The simple reality of this myth is that the machine you’re playing on will have streaks of losing spins and streaks of winning spins. These are just because of the randomness of the results, not any sort of sequence or cycle.
Myth 2: Slot machines are programmed in a way so that they won’t pay out after a big win and they’ll pay more when they’ve been filled with money.
This myth stems from players of land based slot machines and the days of the standalone slot machine you find in places like Las Vegas. This is totally false for modern day slot machines though, as machines aren’t standalone any more, with multiple machines connected to one single central server. Many land based casinos also don’t have a direct payout mechanism in the slot machines, with you having to get paid out from the staff, which makes this myth impossible!
Myth 3: Certain buttons or levers on a machine payout less than other ones – such as the auto play or the lever on a one armed bandit.
You know this can’t be true when you realise that the game is all based around maths and the random number generators inside the hardware – and not which button is pressed or not pressed. This is especially relevant with online slots, where the random numbers are not affected regardless as to whether you press certain buttons or use an autoplay feature.
History of the Slot Machine
The very first slot machine was created in 1887, a five drum machine with playing cards on the reels, developed by Sittman & Pitt. The machine was a hit and spawned the next development in slots – the famous Liberty Bell machine in 1899. This three-reel slot quickly became one of the most popular games around with its automatic payouts on winning combinations.
The next big development was in 1907 with the first ever fruit machine – The Operator Bell by Herbert Mills. Then in 1964, the first ever electro-mechanical slot came out, and shortly after, in 1967, the first ever video slot with video reels appeared.

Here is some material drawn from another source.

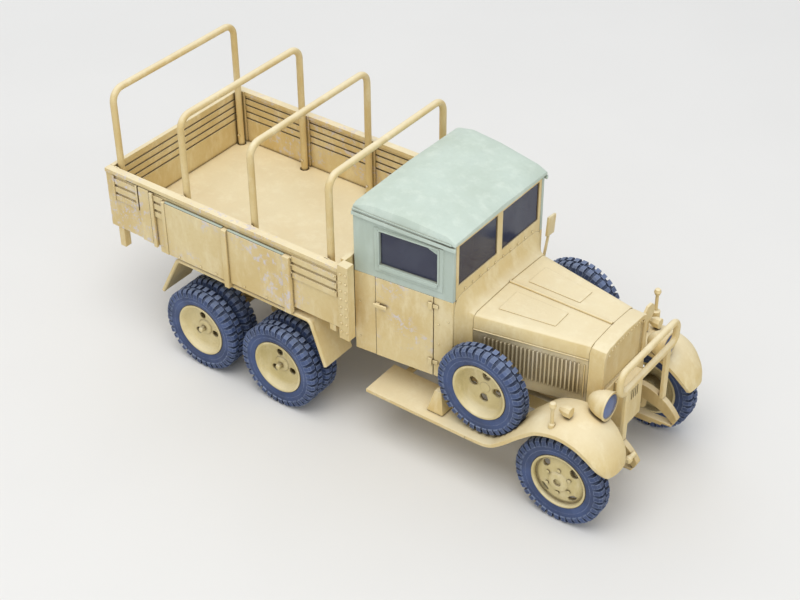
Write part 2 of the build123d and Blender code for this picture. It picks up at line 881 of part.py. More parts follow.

This paved the way for the online slots you see today, with random number generators taking over from tumblers and mechanical-style reels. Most modern slots have unique winning symbols, a big jackpot with progressive style wins and plenty of free spins, a bonus event round and plenty of choice between three-reels or five-reels.
Slot Machine Variants
Thanks to developments in technology and graphics, there’s a huge range of slot machines you can play on, from three-reel slots with graphics that pop out, to video slots with different themes, to slots with multiple free spin bonus rounds.
You’ve also got video poker-style games, which combine the elements of skill-based gameplay that you find in casino table games with the RNG element found in online slots.
When do slots pay out?
Due to the randomness of the numbers that are generated, there’s no way to work out exactly when a slot machine will pay out. You may increase your chances of winning on pokies with free spins and bonus rounds, but the game is down to pure luck!
Are slots programmed to be rigged?
If you’re concerned about slot games being rigged on an online casino in New Zealand, then your best bet is to make sure the casino is fully licensed and has games from providers who have the eCOGRA seal of approval. Both of these things ensure you’re playing on a randomly fair slot game.
Is there a way to beat the house edge?
On most slots, there is no way to consistently beat the house edge and have consistent wins – it’s all down to the RNG.